Michael Kelly: VR for sports faces many of the same challenges as many other live applications (capture, mixing, recording, delivery), audio or otherwise. The challenge with sports is that these are often at their extremes: such as how would you deal with potential nausea of placing someone in a live racing car when they’re … at home on the sofa?
But there are additional specific audio challenges: for example, miking a rally car to give creative control of the mix as the listener would expect to hear it is no easy task. It’s not a new challenge. Game-sound designers have a lot of experience in this, but that’s about re-creating a live experience rather than capturing a current one. A big question in this domain is how real does the listener expect it to be? Can we use dramatic license to create a better experience by mixing the real event with Foley?
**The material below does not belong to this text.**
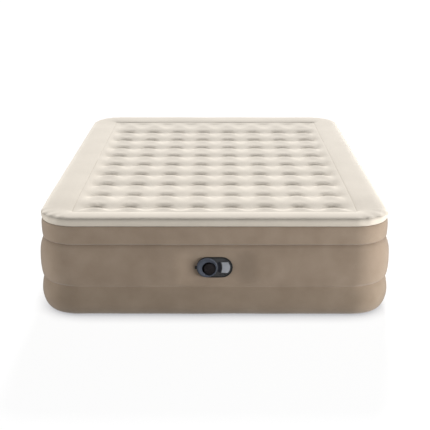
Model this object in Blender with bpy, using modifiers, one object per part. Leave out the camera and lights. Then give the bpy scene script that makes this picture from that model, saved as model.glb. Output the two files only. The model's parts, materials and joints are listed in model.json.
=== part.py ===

Will Dolby Atmos and MPEG-H play a role in this?
GK: The AES is committed to seeing outstanding technical delivery of VR audio at all levels, and VR/AR for sports broadcast is no exception. MPEG-H has become an important technology for the delivery of object- and scene-based audio and will certainly permeate sports broadcast. Similarly, we’ll no doubt see further technical developments from companies like Dolby in supporting VR audio for a range of applications.
But what’s also interesting is the adoption of older technologies, such as Ambisonic surround sound. It’s easy to rotate, tilt, and tumble a binaurally rendered Ambisonic mix to counter head movements, resulting in stable source positions to match the VR visuals. As a technology that was first conceived as a competitor in the domestic Quadraphonic era, it is now fully established in VR and AR alongside object-based audio, through the support of MPEG-H.
MK: I think so. Atmos, DTS:X, and MPEG-H were conceived before VR, but the approach they take is highly applicable to VR, and, in many ways, this will totally unlock them. We are also aware of the role of Ambisonics as another highly applicable and much older format that has found its role in VR. Ultimately, these approaches all have individual drawbacks, and it will be interesting to see them evolve along with the way people use them. This is a core focus of the group.
What are the technical challenges AES researchers face in this pursuit?
GK: There are challenges at all levels. On the content-creation side, we are looking at new recording methods, workflows, and mixing environments in the VR space. In particular, how should sound designers be using immersive 360 audio for VR and AR to not only enhance the immersive sporting experience to give a feeling of “you are there” but also to augment it and give added value to using VR for sports?
On the reproduction side, achieving superb-quality binaural rendering is a high priority but can be difficult to achieve. Should content creators utilize their own personalized binaural filters, or generic filters when mixing? Are there standard binaural virtualization settings that we should use for the majority of listeners? How spatially accurate does the soundfield have to be in the presence of high-resolution immersive video?
The overall end-user experience is key. A core aspect is ensuring that the experience is not only immersive but a positive one. A caveat is that a first-person point of view, such as from an athlete’s perspective may work well when reproduced over 2D or even 3D static visual displays. But, when the only frame of reference is within the VR experience itself, we need to be careful that users don’t experience motion sickness, which can happen if they are not fully in control of the motion.
What are some of the processes AES will use in this effort?
MK: We set up the group with the fundamental question of “what are the right questions to ask”; there are so many perspectives. Part of the process will be engaging stakeholders in all the right areas, including sports. Then we can be clear about what each area shares with other areas, but also what makes them different. When we have the right stakeholders with the right questions, we can move towards the answers, though I’m sure the questions will change along the way.
GK: The new subgroup of the Audio for Games Technical committee will engage not only leading industry figures in audio for new realities but also leading academics whose work crosses interdisciplinary boundaries of technical production and creative sound design. This working group will, for the first time, seek to define workflows in audio for VR and AR and produce recommendations for content creation across a wide variety of disciplines, including sports broadcast.